I have an appointment with the GP next, also I’m off for the rest of the week, which will give me time to attempt to deal with my other problems, which include my financial state and ongoing homelessness(flat sitting presently, which ends in early September) with autumn just around the corner I need to try to get somewhere more permanent, and perhaps between my GP and me I might be able to use ongoing health issues to throw myself on someones mercy.
As usual I’ve been doing some soul-searching, have come up with nothing the well is dry,so switching topics in my head I thought about my health and the toll it has taken over the last 10 years.
My conclusion was that Mental Health,homelessness are not beauty treatments, and on closer inspection it seems to have wreaked havoc on my face and body, which at 50 will be hard to get back to what it once was.
Firstly I’m diabetic (for a chocoholic sugar has become my enemy) I don’t always mange this disease very well and can often have hypos (which means my sugar levels plummet) also this for me is brought on by stress which I seem to be in a constant state of.
I’m anemic which makes me tired and breathless, even though I take prescribed iron tablets, I find them too strong and suffer all the effects of the side effects listed(I’ll talk about that next week at the docs,)

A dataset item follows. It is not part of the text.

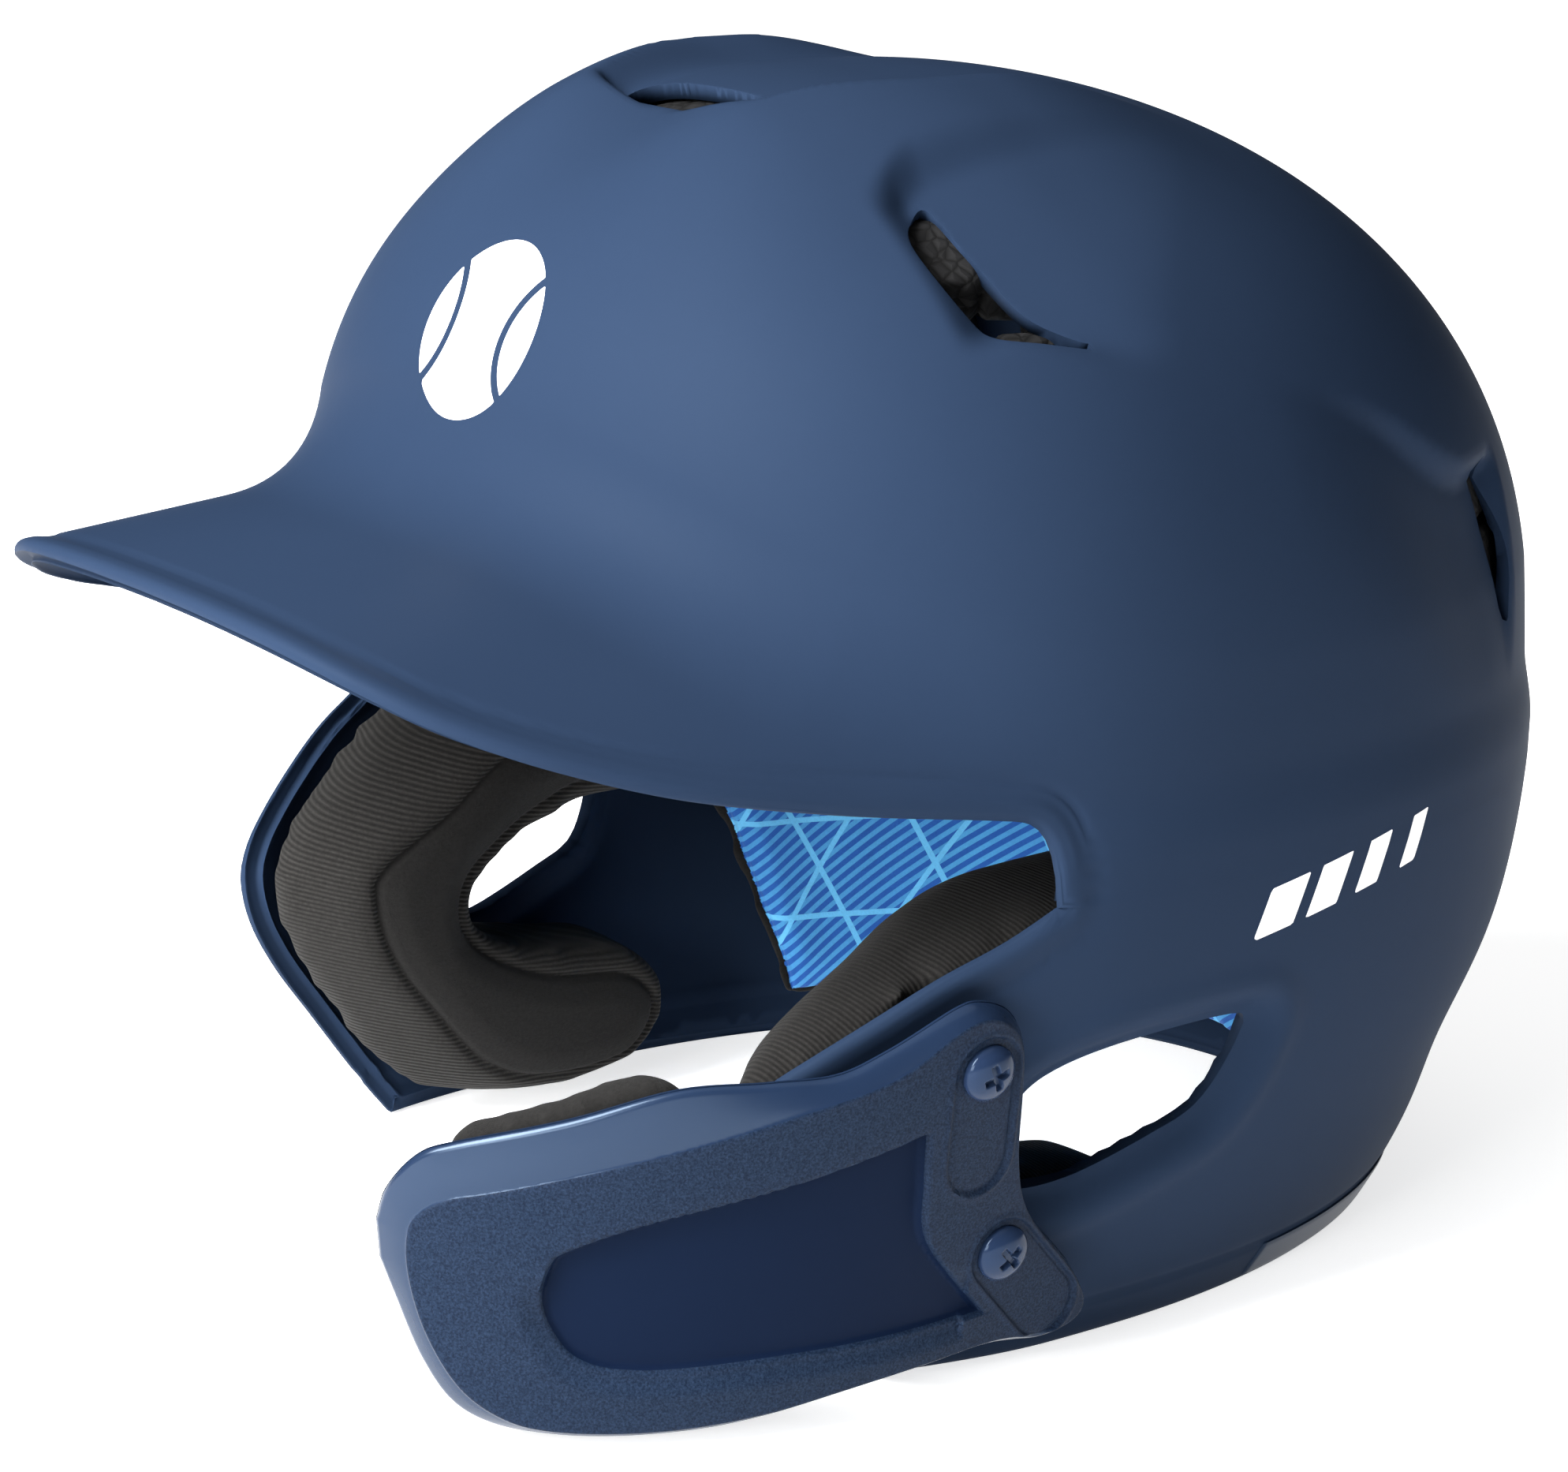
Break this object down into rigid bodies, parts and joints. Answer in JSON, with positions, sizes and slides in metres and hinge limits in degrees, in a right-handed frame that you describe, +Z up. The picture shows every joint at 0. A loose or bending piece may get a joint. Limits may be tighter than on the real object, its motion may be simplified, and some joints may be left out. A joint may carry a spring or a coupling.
{
  "type": "batting helmet",
  "caption": "Batting helmet with a brim, padded ear flaps and a bolt-on guard over the left jaw that swings about the ear.",
  "frame": {"origin": "centre of the bounding box in plan, at the plane of the bottom rim that the helmet stands on", "axes": "+Z up, -Y towards the brim's tip, +X towards the wearer's left, which is the side with the jaw guard"},
  "size_m": [0.227, 0.2896, 0.2277],
  "materials": {
    "shell_navy": "satin",
    "trim_navy": "satin",
    "foam_black": "matte",
    "pad_black": "matte",
    "liner_blue": "matte",
    "guard_navy": "satin",
    "screw_steel": "gloss",
    "spacer_rubber": "matte",
    "nut_steel": "satin"
  },
  "bodies": {
    "helmet": {"shell": "shell_navy", "rear_trim": "trim_navy", "front_foam": "foam_black", "rear_foam": "foam_black", "nape_foam": "foam_black", "left_foam": "foam_black", "right_foam": "foam_black", "crown_foam": "foam_black", "forehead_pad": "pad_black", "left_side_pad": "pad_black", "right_side_pad": "pad_black", "crown_pad": "pad_black", "rear_pad": "liner_blue", "left_ear_pad": "pad_black", "right_ear_pad": "pad_black", "upper_spacer": "spacer_rubber", "lower_spacer": "spacer_rubber", "upper_t_nut": "nut_steel", "lower_t_nut": "nut_steel"},
    "guard": {"jaw_guard": "guard_navy", "jaw_guard_pad": "pad_black"},
    "screw_upper": {"upper_screw": "screw_steel"},
    "screw_lower": {"lower_screw": "screw_steel"}
  },
  "joints": [
    {"name": "guard_tilt", "type": "hinge", "parent": "helmet", "child": "guard", "pos_m": [0.11, 0.00537, 0.065], "axis": [-0.9877, 0, 0.1564], "range_deg": [0, 17]},
    {"name": "upper_screw_turn", "type": "hinge", "parent": "helmet", "child": "screw_upper", "pos_m": [0.10997, -0.04413, 0.065], "axis": [0.9877, 0, -0.1564], "continuous": true},
    {"name": "lower_screw_turn", "type": "hinge", "parent": "helmet", "child": "screw_lower", "pos_m": [0.10424, -0.03523, 0.02865], "axis": [0.9877, 0, -0.1564], "continuous": true}
  ]
}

Menopausal, which brings hot flushes, night sweats, general homicidal irritability, my hormones are all over the place and my moods, well they run the emotional gamut.

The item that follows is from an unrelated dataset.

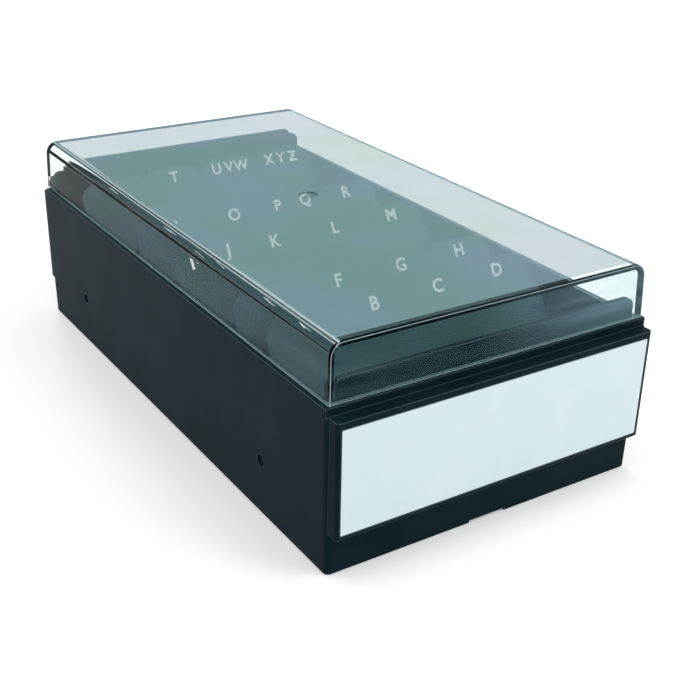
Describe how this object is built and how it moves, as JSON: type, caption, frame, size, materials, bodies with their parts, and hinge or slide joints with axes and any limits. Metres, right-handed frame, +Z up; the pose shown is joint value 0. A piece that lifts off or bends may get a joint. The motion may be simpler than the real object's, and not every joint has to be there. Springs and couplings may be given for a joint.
{
  "type": "business card box",
  "caption": "Desk box for business cards: dark moulded body with a front label and raised end panels, clear lid hinged at the back, and A to Z index leaves that lean back in groups.",
  "frame": {"origin": "centre of the underside, on the surface the box stands on", "axes": "+Z up, -Y towards the label, +X to the right as seen from the front"},
  "size_m": [0.118, 0.2238, 0.0725],
  "materials": {
    "body_plastic": "fine moulded texture, near-black blue-grey",
    "lid_plastic": "clear smoke-green, polished",
    "label_card": "matt white card",
    "leaf_plastic": "satin sheet, dark blue-green"
  },
  "bodies": {
    "case": {"body": "body_plastic", "label": "label_card"},
    "lid": {"lid": "lid_plastic"},
    "leaf_a": {"index_leaf_a": "leaf_plastic"},
    "leaf_b": {"index_leaf_b": "leaf_plastic"},
    "leaf_c": {"index_leaf_c": "leaf_plastic"},
    "leaf_d": {"index_leaf_d": "leaf_plastic"},
    "leaf_e": {"index_leaf_e": "leaf_plastic"},
    "leaf_f": {"index_leaf_f": "leaf_plastic"},
    "leaf_g": {"index_leaf_g": "leaf_plastic"},
    "leaf_h": {"index_leaf_h": "leaf_plastic"},
    "leaf_ij": {"index_leaf_ij": "leaf_plastic"},
    "leaf_k": {"index_leaf_k": "leaf_plastic"},
    "leaf_l": {"index_leaf_l": "leaf_plastic"},
    "leaf_m": {"index_leaf_m": "leaf_plastic"},
    "leaf_n": {"index_leaf_n": "leaf_plastic"},
    "leaf_o": {"index_leaf_o": "leaf_plastic"},
    "leaf_pq": {"index_leaf_pq": "leaf_plastic"},
    "leaf_r": {"index_leaf_r": "leaf_plastic"},
    "leaf_s": {"index_leaf_s": "leaf_plastic"},
    "leaf_t": {"index_leaf_t": "leaf_plastic"},
    "leaf_uvw": {"index_leaf_uvw": "leaf_plastic"},
    "leaf_xyz": {"index_leaf_xyz": "leaf_plastic"}
  },
  "joints": [
    {"name": "lid_hinge", "type": "hinge", "parent": "case", "child": "lid", "pos_m": [0, 0.10545, 0.05575], "axis": [-1, 0, 0], "range_deg": [0, 110]},
    {"name": "leaf_a_tilt", "type": "hinge", "parent": "case", "child": "leaf_a", "pos_m": [0, -0.0939, 0.0035], "axis": [1, 0, 0], "range_deg": [0, 31]},
    {"name": "leaf_b_tilt", "type": "hinge", "parent": "case", "child": "leaf_b", "pos_m": [0, -0.0926, 0.0035], "axis": [1, 0, 0], "range_deg": [0, 31]},
    {"name": "leaf_c_tilt", "type": "hinge", "parent": "case", "child": "leaf_c", "pos_m": [0, -0.0913, 0.0035], "axis": [1, 0, 0], "range_deg": [0, 31]},
    {"name": "leaf_d_tilt", "type": "hinge", "parent": "case", "child": "leaf_d", "pos_m": [0, -0.09, 0.0035], "axis": [1, 0, 0], "range_deg": [0, 31]},
    {"name": "leaf_e_tilt", "type": "hinge", "parent": "case", "child": "leaf_e", "pos_m": [0, -0.0731, 0.0035], "axis": [1, 0, 0], "range_deg": [0, 13]},
    {"name": "leaf_f_tilt", "type": "hinge", "parent": "case", "child": "leaf_f", "pos_m": [0, -0.0718, 0.0035], "axis": [1, 0, 0], "range_deg": [0, 13]},
    {"name": "leaf_g_tilt", "type": "hinge", "parent": "case", "child": "leaf_g", "pos_m": [0, -0.0705, 0.0035], "axis": [1, 0, 0], "range_deg": [0, 13]},
    {"name": "leaf_h_tilt", "type": "hinge", "parent": "case", "child": "leaf_h", "pos_m": [0, -0.0692, 0.0035], "axis": [1, 0, 0], "range_deg": [0, 13]},
    {"name": "leaf_ij_tilt", "type": "hinge", "parent": "case", "child": "leaf_ij", "pos_m": [0, -0.0315, 0.0035], "axis": [1, 0, 0], "range_deg": [0, 31]},
    {"name": "leaf_k_tilt", "type": "hinge", "parent": "case", "child": "leaf_k", "pos_m": [0, -0.0302, 0.0035], "axis": [1, 0, 0], "range_deg": [0, 31]},
    {"name": "leaf_l_tilt", "type": "hinge", "parent": "case", "child": "leaf_l", "pos_m": [0, -0.0289, 0.0035], "axis": [1, 0, 0], "range_deg": [0, 31]},
    {"name": "leaf_m_tilt", "type": "hinge", "parent": "case", "child": "leaf_m", "pos_m": [0, -0.0276, 0.0035], "axis": [1, 0, 0], "range_deg": [0, 31]},
    {"name": "leaf_n_tilt", "type": "hinge", "parent": "case", "child": "leaf_n", "pos_m": [0, -0.0003, 0.0035], "axis": [1, 0, 0], "range_deg": [0, 23]},
    {"name": "leaf_o_tilt", "type": "hinge", "parent": "case", "child": "leaf_o", "pos_m": [0, 0.001, 0.0035], "axis": [1, 0, 0], "range_deg": [0, 23]},
    {"name": "leaf_pq_tilt", "type": "hinge", "parent": "case", "child": "leaf_pq", "pos_m": [0, 0.0023, 0.0035], "axis": [1, 0, 0], "range_deg": [0, 23]},
    {"name": "leaf_r_tilt", "type": "hinge", "parent": "case", "child": "leaf_r", "pos_m": [0, 0.0036, 0.0035], "axis": [1, 0, 0], "range_deg": [0, 23]},
    {"name": "leaf_s_tilt", "type": "hinge", "parent": "case", "child": "leaf_s", "pos_m": [0, 0.0517, 0.0035], "axis": [1, 0, 0], "range_deg": [0, 31]},
    {"name": "leaf_t_tilt", "type": "hinge", "parent": "case", "child": "leaf_t", "pos_m": [0, 0.053, 0.0035], "axis": [1, 0, 0], "range_deg": [0, 31]},
    {"name": "leaf_uvw_tilt", "type": "hinge", "parent": "case", "child": "leaf_uvw", "pos_m": [0, 0.0543, 0.0035], "axis": [1, 0, 0], "range_deg": [0, 31]},
    {"name": "leaf_xyz_tilt", "type": "hinge", "parent": "case", "child": "leaf_xyz", "pos_m": [0, 0.0556, 0.0035], "axis": [1, 0, 0], "range_deg": [0, 31]}
  ],
  "couplings": [
    {"joint": "leaf_b_tilt", "follows": "leaf_a_tilt", "ratio": 1},
    {"joint": "leaf_c_tilt", "follows": "leaf_a_tilt", "ratio": 1},
    {"joint": "leaf_d_tilt", "follows": "leaf_a_tilt", "ratio": 1},
    {"joint": "leaf_f_tilt", "follows": "leaf_e_tilt", "ratio": 1},
    {"joint": "leaf_g_tilt", "follows": "leaf_e_tilt", "ratio": 1},
    {"joint": "leaf_h_tilt", "follows": "leaf_e_tilt", "ratio": 1},
    {"joint": "leaf_k_tilt", "follows": "leaf_ij_tilt", "ratio": 1},
    {"joint": "leaf_l_tilt", "follows": "leaf_ij_tilt", "ratio": 1},
    {"joint": "leaf_m_tilt", "follows": "leaf_ij_tilt", "ratio": 1},
    {"joint": "leaf_o_tilt", "follows": "leaf_n_tilt", "ratio": 1},
    {"joint": "leaf_pq_tilt", "follows": "leaf_n_tilt", "ratio": 1},
    {"joint": "leaf_r_tilt", "follows": "leaf_n_tilt", "ratio": 1},
    {"joint": "leaf_t_tilt", "follows": "leaf_s_tilt", "ratio": 1},
    {"joint": "leaf_uvw_tilt", "follows": "leaf_s_tilt", "ratio": 1},
    {"joint": "leaf_xyz_tilt", "follows": "leaf_s_tilt", "ratio": 1}
  ]
}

Homeless which brings its own stress, feelings of isolation, loss of connection, motivation, and general hopelessness.
Depressed, and when you include all of the above you could pretty much say I’m falling apart at the seams, and it shows in my face and body.
I always had pretty clear skin and even when nearing 50 so few lines, now I get spots, my skin is dry and flaky, the lines are deepening and huge dark rings around my eyes.

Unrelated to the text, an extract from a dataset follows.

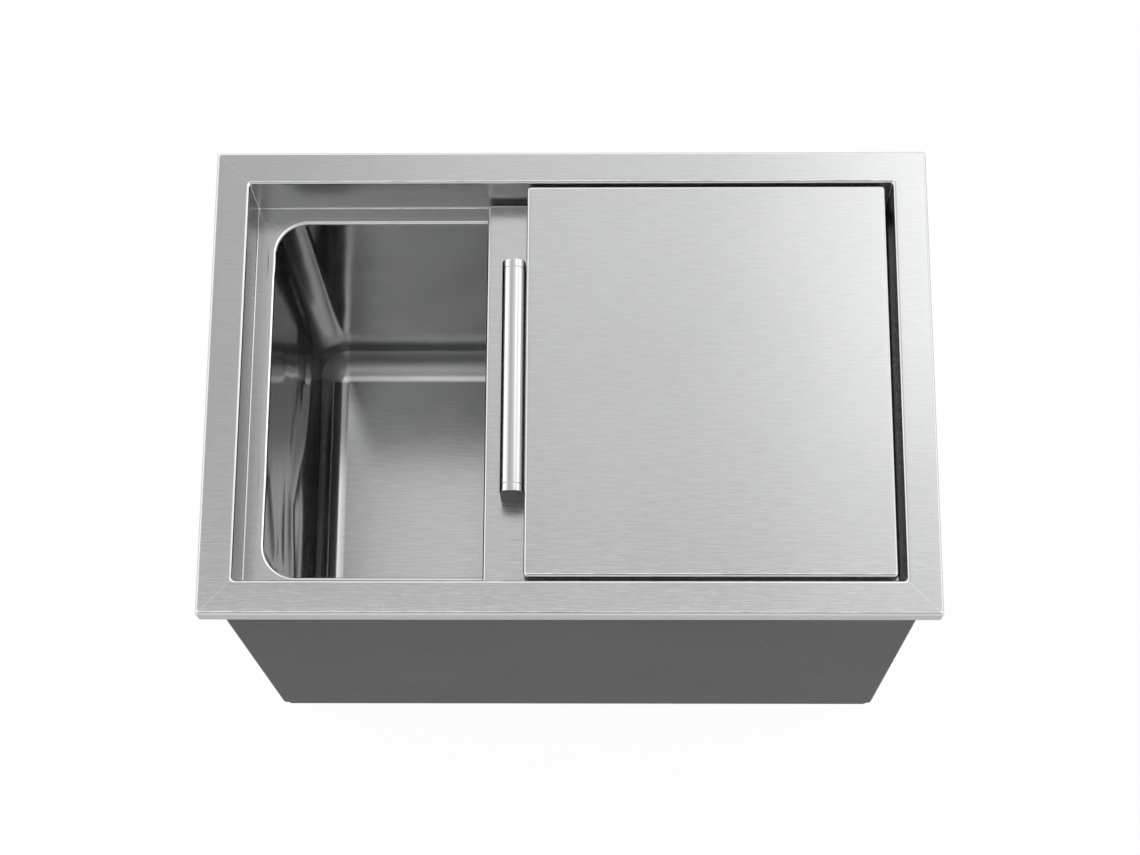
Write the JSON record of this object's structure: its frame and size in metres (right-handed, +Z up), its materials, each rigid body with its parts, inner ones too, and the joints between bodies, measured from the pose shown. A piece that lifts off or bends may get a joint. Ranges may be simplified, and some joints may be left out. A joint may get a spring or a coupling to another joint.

My weight fluctuates, often in direct association to how much money I have and if I have facilities to cook, stress levels,I can eat at work but it’s the same thing day in day out, I’m grateful that I have that, but need to eat more healthily especially veg and fruit, to keep up my vitamin levels.
I’ve never been slim but not over weight either as a general rule I don’t have body issues, I like my food, and have always though lycra was the greatest invention ever, but when your feeling like crap all the time, you tend to focus more on what it all looks like to others and as we know some people are not backwards in coming forwards to tell you how you look.
I realise when people talk that why it says more about them they have to demean you to elevate themselves, to deflect from their own flaws, does that make them ugly or insecure, some days I switch between the two.
I very much lament the loss of some of my looks I don’t mind getting older, however there seems to be no wisdom in my lines, the extra weight I carry, just a ghost of what I once was which haunts me each time I look in the mirror a reminder of what this illness can do to you, I can recover from illness, to have a home again, but cannot regain my glow as it were another thing to accept but not with misgivings, or even resignation, but one day in the hopes I will reflect my journey and the peace I found on the way.